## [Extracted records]
** Start **

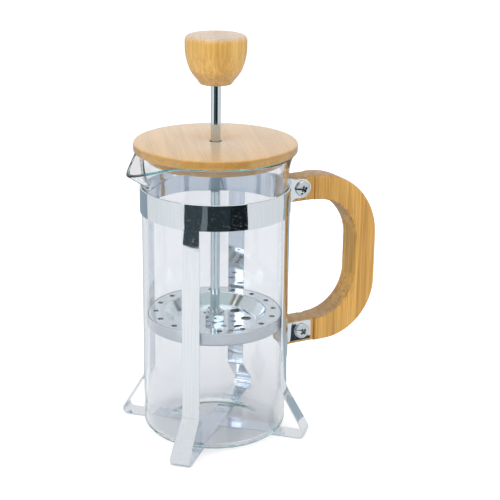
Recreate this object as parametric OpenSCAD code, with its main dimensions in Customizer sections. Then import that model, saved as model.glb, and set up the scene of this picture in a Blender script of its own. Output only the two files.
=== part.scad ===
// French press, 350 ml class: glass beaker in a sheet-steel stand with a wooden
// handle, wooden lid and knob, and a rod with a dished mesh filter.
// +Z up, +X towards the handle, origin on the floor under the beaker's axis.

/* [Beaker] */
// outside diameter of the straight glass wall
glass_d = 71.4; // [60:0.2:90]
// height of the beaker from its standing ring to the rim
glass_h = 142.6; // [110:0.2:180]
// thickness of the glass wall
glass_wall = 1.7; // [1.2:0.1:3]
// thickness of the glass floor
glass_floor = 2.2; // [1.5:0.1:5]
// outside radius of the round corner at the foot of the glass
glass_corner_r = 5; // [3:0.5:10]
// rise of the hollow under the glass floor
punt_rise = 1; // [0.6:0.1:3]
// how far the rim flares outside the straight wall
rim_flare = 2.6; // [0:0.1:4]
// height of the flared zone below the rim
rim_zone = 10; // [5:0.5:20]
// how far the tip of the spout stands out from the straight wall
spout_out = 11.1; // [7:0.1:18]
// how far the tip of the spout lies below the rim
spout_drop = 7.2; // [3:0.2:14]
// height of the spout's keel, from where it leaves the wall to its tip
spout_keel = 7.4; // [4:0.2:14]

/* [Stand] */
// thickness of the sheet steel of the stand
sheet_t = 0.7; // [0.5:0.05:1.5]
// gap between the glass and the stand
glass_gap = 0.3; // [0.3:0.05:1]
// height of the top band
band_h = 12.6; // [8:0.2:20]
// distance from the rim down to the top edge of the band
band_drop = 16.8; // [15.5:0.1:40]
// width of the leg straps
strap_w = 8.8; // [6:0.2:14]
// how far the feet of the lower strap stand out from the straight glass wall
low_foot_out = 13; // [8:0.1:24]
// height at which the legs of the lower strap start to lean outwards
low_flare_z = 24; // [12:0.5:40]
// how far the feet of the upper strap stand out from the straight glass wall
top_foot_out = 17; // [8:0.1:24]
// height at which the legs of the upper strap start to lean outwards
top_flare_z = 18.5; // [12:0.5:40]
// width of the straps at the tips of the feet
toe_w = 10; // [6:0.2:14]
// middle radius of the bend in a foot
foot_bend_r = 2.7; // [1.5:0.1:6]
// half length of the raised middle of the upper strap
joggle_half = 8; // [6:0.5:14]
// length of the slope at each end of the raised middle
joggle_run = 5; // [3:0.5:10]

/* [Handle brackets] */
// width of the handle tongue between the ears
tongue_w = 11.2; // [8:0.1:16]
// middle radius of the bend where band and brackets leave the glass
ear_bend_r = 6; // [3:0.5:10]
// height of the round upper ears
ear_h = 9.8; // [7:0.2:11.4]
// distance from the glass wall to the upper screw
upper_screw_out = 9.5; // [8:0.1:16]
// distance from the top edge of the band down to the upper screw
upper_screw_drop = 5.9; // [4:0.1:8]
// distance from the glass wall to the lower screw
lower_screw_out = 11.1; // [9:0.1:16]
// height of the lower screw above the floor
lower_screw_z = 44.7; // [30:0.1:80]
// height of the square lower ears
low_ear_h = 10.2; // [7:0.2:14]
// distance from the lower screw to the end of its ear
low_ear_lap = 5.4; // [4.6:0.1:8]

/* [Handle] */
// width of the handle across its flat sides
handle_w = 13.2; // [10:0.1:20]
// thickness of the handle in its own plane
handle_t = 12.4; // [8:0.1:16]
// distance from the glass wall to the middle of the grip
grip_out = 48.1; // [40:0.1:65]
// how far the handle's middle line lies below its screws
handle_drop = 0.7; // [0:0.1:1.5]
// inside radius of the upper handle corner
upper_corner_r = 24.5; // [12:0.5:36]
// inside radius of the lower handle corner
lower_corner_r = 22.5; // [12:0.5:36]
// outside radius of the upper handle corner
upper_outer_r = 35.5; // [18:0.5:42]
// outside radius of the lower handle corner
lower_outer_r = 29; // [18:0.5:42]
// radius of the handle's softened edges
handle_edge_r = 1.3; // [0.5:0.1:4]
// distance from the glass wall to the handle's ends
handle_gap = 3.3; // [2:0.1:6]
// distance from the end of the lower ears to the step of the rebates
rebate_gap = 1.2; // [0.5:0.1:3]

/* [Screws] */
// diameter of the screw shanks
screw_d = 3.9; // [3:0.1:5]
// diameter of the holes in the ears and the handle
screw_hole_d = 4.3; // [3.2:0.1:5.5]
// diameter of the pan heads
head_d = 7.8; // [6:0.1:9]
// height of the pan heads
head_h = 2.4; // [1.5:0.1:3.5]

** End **
** Start **

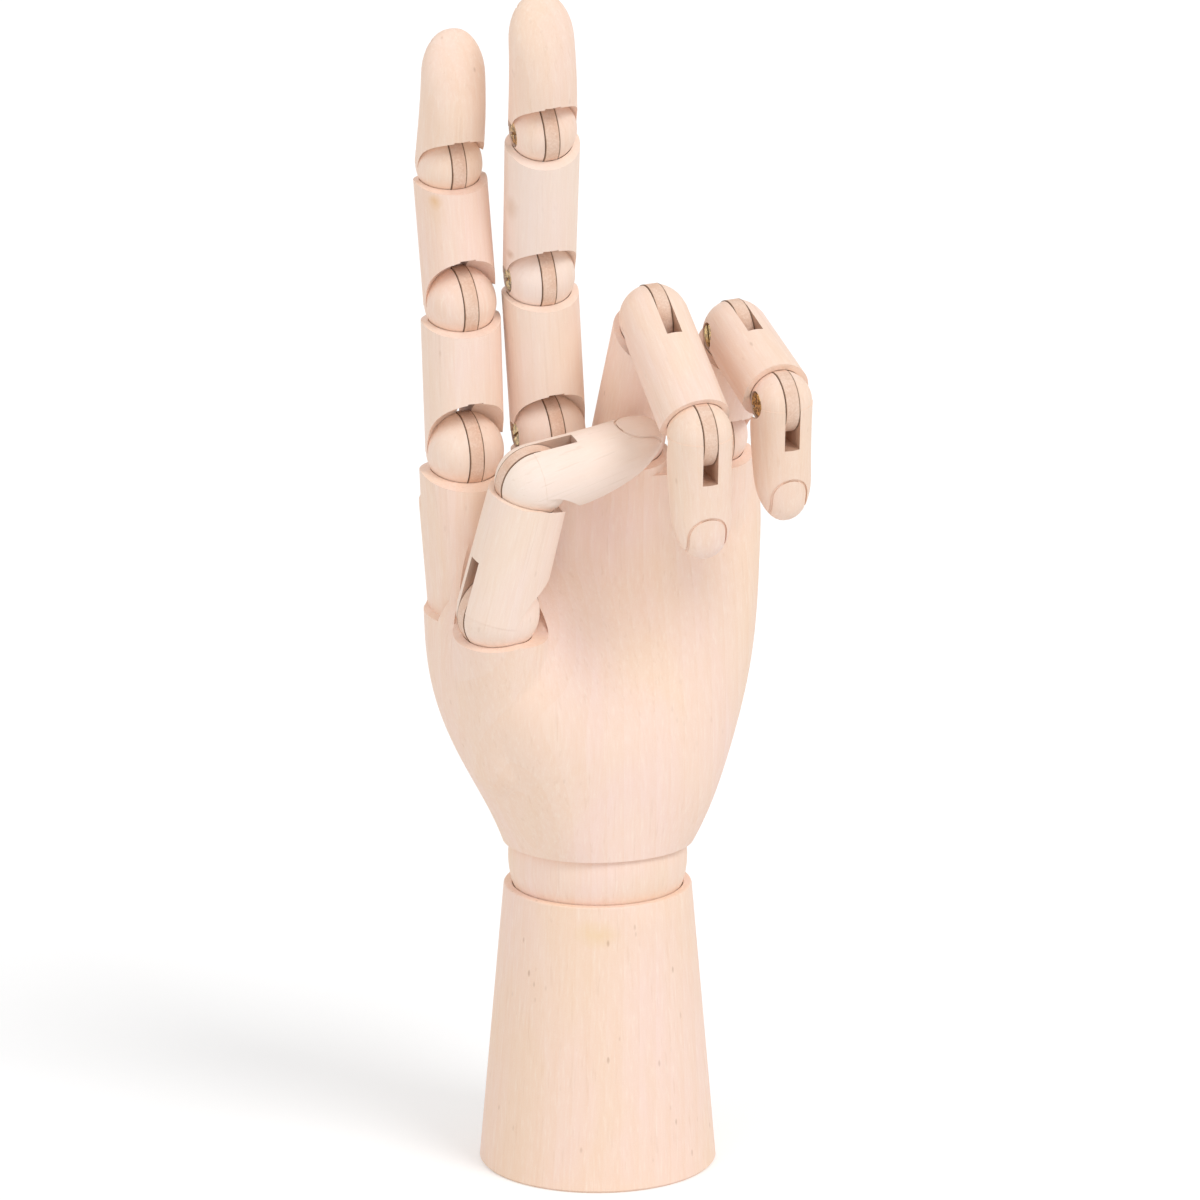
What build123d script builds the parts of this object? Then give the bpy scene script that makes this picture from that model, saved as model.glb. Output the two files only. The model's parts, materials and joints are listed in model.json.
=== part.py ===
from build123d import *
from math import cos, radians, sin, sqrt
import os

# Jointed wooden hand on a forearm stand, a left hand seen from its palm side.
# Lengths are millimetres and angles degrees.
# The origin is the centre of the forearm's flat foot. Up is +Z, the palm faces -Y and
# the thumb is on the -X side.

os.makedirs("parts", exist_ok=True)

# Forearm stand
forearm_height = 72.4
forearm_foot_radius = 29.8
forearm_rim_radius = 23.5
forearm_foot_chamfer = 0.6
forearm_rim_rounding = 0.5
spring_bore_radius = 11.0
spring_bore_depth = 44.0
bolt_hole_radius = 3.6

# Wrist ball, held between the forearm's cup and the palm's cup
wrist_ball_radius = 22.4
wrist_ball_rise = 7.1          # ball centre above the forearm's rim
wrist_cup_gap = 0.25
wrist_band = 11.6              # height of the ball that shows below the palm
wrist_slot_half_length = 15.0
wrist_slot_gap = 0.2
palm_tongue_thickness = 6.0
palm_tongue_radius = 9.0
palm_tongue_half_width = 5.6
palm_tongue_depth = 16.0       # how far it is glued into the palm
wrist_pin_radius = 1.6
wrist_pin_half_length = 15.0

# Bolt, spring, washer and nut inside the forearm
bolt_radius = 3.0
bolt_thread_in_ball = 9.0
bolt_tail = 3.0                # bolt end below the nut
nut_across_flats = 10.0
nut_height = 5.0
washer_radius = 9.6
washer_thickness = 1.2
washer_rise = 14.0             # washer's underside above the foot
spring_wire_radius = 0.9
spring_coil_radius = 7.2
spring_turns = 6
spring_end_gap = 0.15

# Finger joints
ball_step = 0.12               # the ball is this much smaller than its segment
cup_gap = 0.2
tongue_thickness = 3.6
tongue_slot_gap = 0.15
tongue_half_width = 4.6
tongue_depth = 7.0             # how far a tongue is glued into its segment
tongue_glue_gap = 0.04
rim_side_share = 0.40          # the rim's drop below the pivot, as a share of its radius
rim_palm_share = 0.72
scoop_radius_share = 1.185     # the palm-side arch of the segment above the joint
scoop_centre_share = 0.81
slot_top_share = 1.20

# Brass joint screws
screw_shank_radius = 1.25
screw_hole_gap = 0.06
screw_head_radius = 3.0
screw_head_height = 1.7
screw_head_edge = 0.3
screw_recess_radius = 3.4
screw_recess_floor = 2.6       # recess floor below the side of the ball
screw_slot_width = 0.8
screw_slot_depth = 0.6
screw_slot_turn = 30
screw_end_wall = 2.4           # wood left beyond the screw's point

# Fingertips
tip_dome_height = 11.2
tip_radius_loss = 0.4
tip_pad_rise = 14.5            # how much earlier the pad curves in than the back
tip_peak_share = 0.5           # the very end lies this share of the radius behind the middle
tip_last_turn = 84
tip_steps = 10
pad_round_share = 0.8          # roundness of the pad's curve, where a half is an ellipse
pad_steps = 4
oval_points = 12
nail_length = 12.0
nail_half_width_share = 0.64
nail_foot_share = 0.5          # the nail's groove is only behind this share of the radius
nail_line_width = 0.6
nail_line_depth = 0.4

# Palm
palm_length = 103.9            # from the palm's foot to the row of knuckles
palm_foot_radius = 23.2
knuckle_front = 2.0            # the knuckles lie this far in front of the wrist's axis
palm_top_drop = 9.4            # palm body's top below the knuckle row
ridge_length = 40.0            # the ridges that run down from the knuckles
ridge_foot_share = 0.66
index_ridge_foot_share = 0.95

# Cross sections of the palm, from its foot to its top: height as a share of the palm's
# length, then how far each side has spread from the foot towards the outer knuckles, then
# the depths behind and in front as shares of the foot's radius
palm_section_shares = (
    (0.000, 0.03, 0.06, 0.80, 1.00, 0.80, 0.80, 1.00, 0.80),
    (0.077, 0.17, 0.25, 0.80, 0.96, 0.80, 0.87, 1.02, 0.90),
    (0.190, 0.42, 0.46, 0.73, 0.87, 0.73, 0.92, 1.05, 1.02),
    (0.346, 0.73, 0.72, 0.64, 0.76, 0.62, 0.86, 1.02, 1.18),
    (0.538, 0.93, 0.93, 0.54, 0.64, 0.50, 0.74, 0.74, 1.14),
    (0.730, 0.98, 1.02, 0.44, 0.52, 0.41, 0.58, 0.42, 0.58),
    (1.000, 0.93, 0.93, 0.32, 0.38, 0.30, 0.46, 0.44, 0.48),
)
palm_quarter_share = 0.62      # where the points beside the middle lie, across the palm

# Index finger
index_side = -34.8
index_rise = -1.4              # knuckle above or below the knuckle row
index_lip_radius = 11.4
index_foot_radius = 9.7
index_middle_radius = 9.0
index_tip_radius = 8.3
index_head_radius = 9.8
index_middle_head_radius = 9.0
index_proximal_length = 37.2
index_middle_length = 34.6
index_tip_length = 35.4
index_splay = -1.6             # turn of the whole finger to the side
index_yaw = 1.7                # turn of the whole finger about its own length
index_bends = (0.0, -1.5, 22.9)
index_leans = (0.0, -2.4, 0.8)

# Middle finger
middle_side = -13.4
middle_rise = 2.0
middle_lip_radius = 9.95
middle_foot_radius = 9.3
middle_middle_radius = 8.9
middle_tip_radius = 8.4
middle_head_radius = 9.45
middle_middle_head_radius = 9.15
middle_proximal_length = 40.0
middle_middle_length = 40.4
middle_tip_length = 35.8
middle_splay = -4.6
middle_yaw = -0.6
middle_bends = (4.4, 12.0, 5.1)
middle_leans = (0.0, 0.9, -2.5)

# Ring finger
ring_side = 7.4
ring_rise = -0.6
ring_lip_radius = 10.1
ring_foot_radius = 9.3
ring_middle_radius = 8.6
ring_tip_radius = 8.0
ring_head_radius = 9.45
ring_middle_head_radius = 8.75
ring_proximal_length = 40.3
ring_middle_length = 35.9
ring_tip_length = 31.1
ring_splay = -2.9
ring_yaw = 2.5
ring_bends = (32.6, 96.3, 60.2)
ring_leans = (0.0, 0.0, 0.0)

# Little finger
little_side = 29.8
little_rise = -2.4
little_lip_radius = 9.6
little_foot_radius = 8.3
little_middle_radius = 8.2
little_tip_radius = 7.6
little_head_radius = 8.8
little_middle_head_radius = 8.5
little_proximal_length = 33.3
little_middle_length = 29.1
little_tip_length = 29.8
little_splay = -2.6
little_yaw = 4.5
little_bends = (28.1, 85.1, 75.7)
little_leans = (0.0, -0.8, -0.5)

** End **

## [EXERCISE DIRECTIONS]
Extract the lines of the preceding material that run from the line with "Recreate this object" through the line with "the beaker's axis.", inclusive, reproducing them exactly and adding nothing.

## [THE RESPONSE]
Recreate this object as parametric OpenSCAD code, with its main dimensions in Customizer sections. Then import that model, saved as model.glb, and set up the scene of this picture in a Blender script of its own. Output only the two files.
=== part.scad ===
// French press, 350 ml class: glass beaker in a sheet-steel stand with a wooden
// handle, wooden lid and knob, and a rod with a dished mesh filter.
// +Z up, +X towards the handle, origin on the floor under the beaker's axis.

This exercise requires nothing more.